Le tarif social de l’Internet Episode 1
À l’heure où les outils numériques envahissent le quotidien des Françaises et des Français, conditionnant souvent leur accès à l’emploi, aux prestations sociales, et leur place dans la société, l’absence de connexion Internet constitue une des causes de la création d’un « fossé numérique » entre les citoyens. Une fracture que les pouvoirs publics ont la responsabilité de limiter, voire d’éliminer.
Au début des années 2000, considérant que le principal obstacle à l’acquisition par les ménages d’une connexion Internet résidait dans son coût financier, les responsables politiques ont choisi de mettre en place une tarification sociale de l’Internet.
Vingt ans plus tard, les dispositifs existants demeurent largement illisibles. De nombreux textes les réglementent, certains appliqués et d’autres pas, et des mesures annoncées ne sont mises en œuvre que plusieurs années plus tard. Quel paradoxe ! Voilà des outils pensés pour les publics défavorisés, qui précisément devraient pouvoir trouver toutes les informations facilement, mais dont les pistes sont brouillées par un jargon juridique et économique impénétrable.
Il s’agit ici de reprendre l’histoire du tarif social de l’Internet en France, d’y apporter des éléments de comparaison internationale, et enfin de dresser le portrait de la situation actuelle et des pistes de solutions pour l’avenir.

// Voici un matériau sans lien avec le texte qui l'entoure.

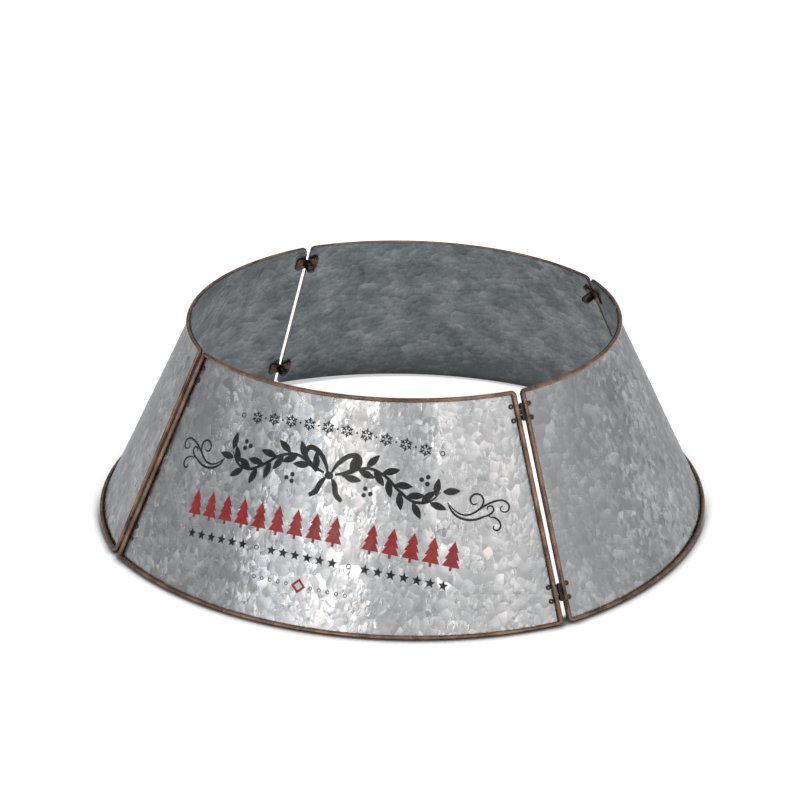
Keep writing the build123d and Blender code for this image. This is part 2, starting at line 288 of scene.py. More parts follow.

Histoire du tarif social de l’Internet en France
Le tarif social de l’Internet a un grand frère, le service universel des communications électroniques.
Le service universel des communications électroniques
C’est un service public français : toute personne peut bénéficier d’un raccordement fixe à un réseau ouvert au public et d’un service téléphonique de qualité, à un tarif abordable. Institué au niveau européen dans le contexte de la libéralisation du secteur des télécommunications à la fin des années 1990, il constitue un « filet de sécurité social lorsque les forces du marché n’offrent pas, à elles seules, un accès peu onéreux aux services de base pour les consommateurs, en particulier ceux qui habitent dans des zones éloignées ou qui disposent de faibles revenus ou souffrent d’un handicap »[1].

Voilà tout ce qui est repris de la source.